Paul Lamere vom Datendienstleister The Echo Nest erklärte auf der Berlin Music Week die Rechentricks hinter Spotify & Co. Wie geht es weiter? Eine für Musikstreamingdienste entscheidende Frage. Denn wie anregend sie ihr Angebot aufstellen und wie sicher ihre Funktionen den Geschmack der Hörer treffen, desto besser ist das Hörerlebnis. Ermöglicht wird dies durch Big Data und Leute wie den Softwareentwickler Paul Lamere, der letzte Woche bei der Berlin Music Week zu Gast war. Hier erklärte er, woher die „ähnlichen Künstler“ kommen, was unser Hörverhalten über uns aussagt und warum ein rein algorithmenbasierter Musik-Player ganz ohne Buttons realistisch ist. Ob dieser allerdings zu erwünschen wäre, ist eine andere Frage.
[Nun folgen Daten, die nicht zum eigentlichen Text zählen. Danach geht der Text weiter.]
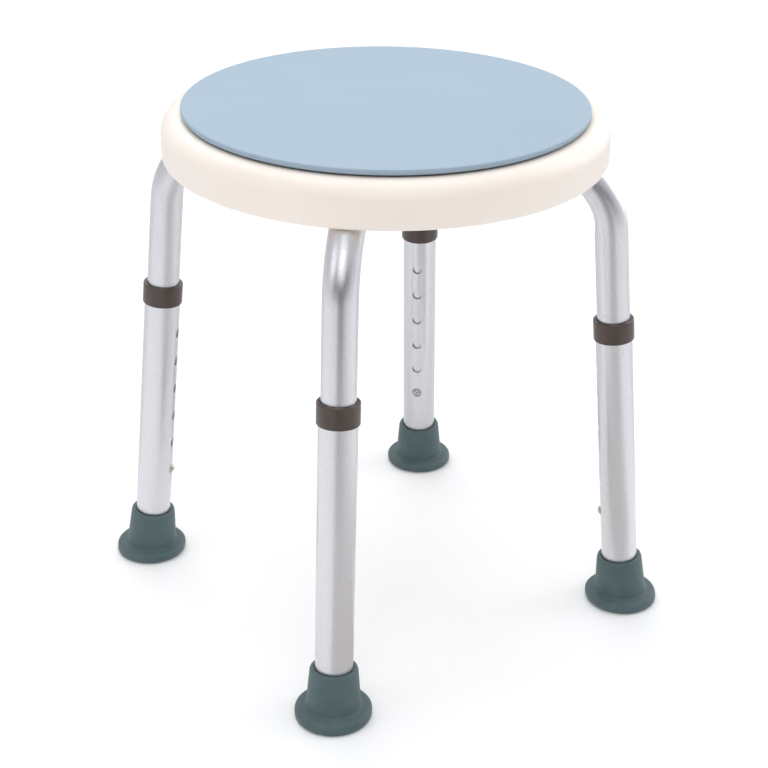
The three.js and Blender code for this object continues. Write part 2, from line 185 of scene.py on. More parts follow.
@dataclass
class Shape:
    """Points in millimetres and the faces between them."""

    points: list[Vector] = field(default_factory=list)
    faces: list[tuple[int, ...]] = field(default_factory=list)

    def add(self, other: "Shape") -> "Shape":
        """Takes in another shape and returns itself.

        Args:
            other: The shape whose points and faces are added.

        Returns:
            This shape.
        """
        start = len(self.points)
        self.points += other.points
        self.faces += [tuple(start + i for i in face) for face in other.faces]
        return self

    def moved(self, matrix: Matrix) -> "Shape":
        """The same shape moved by a matrix whose lengths are millimetres."""
        return Shape([matrix @ point for point in self.points], list(self.faces))

    def bent(self, bend: Callable[[Vector], Vector]) -> "Shape":
        """The same shape with a function applied to each point."""
        return Shape([bend(point) for point in self.points], list(self.faces))

    def bridge(self, loops: Sequence[Sequence[int]]) -> None:
        """Adds the faces between each loop of points and the next one.

        Args:
            loops: Numbers of the points in each loop, all equally many.
        """
        for low, high in zip(loops, loops[1:], strict=False):
            for i in range(len(low)):
                after = (i + 1) % len(low)
                self.faces.append((low[i], low[after], high[after], high[i]))

    @staticmethod
    def turned(outline: Sequence[Pair], segments: int, closed: bool = False) -> "Shape":
        """Turns an outline about +Z.

        Args:
            outline: Radius and height of each point. Points on the axis become one point.
            segments: Steps round the axis.
            closed: Whether the last point joins the first, for a ring.

        Returns:
            The turned shape.
        """
        shape = Shape()
        rings: list[list[int]] = []
        for radius, height in outline:
            count = 1 if radius < NIL else segments
            rings.append(list(range(len(shape.points), len(shape.points) + count)))
            for i in range(count):
                angle = 2 * math.pi * i / segments
                x, y = radius * math.cos(angle), radius * math.sin(angle)
                shape.points.append(Vector((x, y, height)))
        pairs = list(zip(rings, rings[1:], strict=False))
        if closed:
            pairs.append((rings[-1], rings[0]))
        for low, high in pairs:
            for i in range(segments):
                corners = (
                    low[i % len(low)],
                    low[(i + 1) % len(low)],
                    high[(i + 1) % len(high)],
                    high[i % len(high)],
                )
                unique = tuple(dict.fromkeys(corners))
                if len(unique) > 2:
                    shape.faces.append(unique)
        return shape

    @staticmethod
    def lofted(rings: Sequence[Sequence[Vector]]) -> "Shape":
        """Skins rings that hold equal numbers of points, and caps both ends.

        Args:
            rings: The rings, in order.

        Returns:
            The closed shape.
        """
        count = len(rings[0])
        shape = Shape([point for ring in rings for point in ring])
        loops = [range(i * count, (i + 1) * count) for i in range(len(rings))]
        shape.bridge(loops)
        shape.faces += [tuple(reversed(loops[0])), tuple(loops[-1])]
        return shape

    def made(self, name: str, crease: float = CREASE) -> bpy.types.Object:
        """Makes the object, smooth but for its sharp edges.

        Args:
            name: The piece's name.
            crease: The least angle between faces, in degrees, that stays a sharp edge.

        Returns:
            The object.
        """
        mesh = bpy.data.meshes.new(name)
        work = bmesh.new()
        points = [work.verts.new(point * MM) for point in self.points]
        for face in self.faces:
            work.faces.new([points[i] for i in face]).smooth = True
        bmesh.ops.recalc_face_normals(work, faces=work.faces)
        for edge in work.edges:
            edge.smooth = edge.calc_face_angle(0.0) < math.radians(crease)
        work.to_mesh(mesh)
        work.free()
        made = bpy.data.objects.new(name, mesh)
        bpy.context.scene.collection.objects.link(made)
        return made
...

Millionen Songs, Milliarden Daten – und vier Kategorien
Können Sie sich noch an die C60-Kompaktkassette erinnern? Paul Lamere kann es und so beginnt sein zwei C60-Seiten langer Vortrag „Data Mining Music“ auch mit dem Sony Walkman von 1979. Das arme Relikt muss als Vergleichsobjekt für die heutige Zeit herhalten und verliert gegenüber den 30 Millionen Songs, die wir heute dank Streaming-App auf dem Smartphone mit uns herumtragen, natürlich klar. Vorausgesetzt, man hat eine aktive Internetverbindung (oder eben ein paar hundert Songs offline gespeichert).
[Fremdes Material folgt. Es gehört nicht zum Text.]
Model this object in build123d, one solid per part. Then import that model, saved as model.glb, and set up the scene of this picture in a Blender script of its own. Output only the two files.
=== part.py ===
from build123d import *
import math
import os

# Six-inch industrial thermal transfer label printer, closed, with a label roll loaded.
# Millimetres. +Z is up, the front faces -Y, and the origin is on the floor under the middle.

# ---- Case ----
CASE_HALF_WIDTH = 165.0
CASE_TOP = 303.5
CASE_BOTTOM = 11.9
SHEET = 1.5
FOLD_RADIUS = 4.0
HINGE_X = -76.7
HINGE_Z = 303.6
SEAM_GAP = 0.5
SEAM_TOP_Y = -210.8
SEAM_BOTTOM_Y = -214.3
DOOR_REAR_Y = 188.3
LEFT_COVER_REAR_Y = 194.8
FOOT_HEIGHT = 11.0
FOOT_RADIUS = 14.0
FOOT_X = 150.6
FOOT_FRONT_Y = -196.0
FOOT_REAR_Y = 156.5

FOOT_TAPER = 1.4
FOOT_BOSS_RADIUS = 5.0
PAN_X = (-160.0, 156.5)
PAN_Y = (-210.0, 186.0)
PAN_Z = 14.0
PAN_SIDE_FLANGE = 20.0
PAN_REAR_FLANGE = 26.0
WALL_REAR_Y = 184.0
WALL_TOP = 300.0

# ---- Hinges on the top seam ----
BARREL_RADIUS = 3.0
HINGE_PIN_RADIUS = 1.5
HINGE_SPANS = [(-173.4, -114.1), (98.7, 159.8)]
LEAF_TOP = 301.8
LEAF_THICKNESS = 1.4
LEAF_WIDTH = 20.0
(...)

Für Lamere ist das Tolle daran allerdings nicht das erweiterte Hörvergnügen, sondern die Möglichkeit, das digitale Nutzungsverhalten zu erfassen und auszuwerten. Vorgestellt wird er als Mann mit 30-jähriger Erfahrung im Bereich der Programmierung und Datenauswertung. Aktuell ist der Musik-Hacker und Blogger Leiter der Entwicklungsabteilung von The Echo Nest, einem 2005 gegründeten und in diesem Jahr vom Abostreamingdienst Spotify akquirierten Datendienstleister mit dem leicht drohenden Claim: „We know music…“. Lamere wertet also alle Daten aus, die er rund um die Musik selbst sowie ihre Nutzung und Kontextualisierung ermitteln kann. Es sind eine Menge.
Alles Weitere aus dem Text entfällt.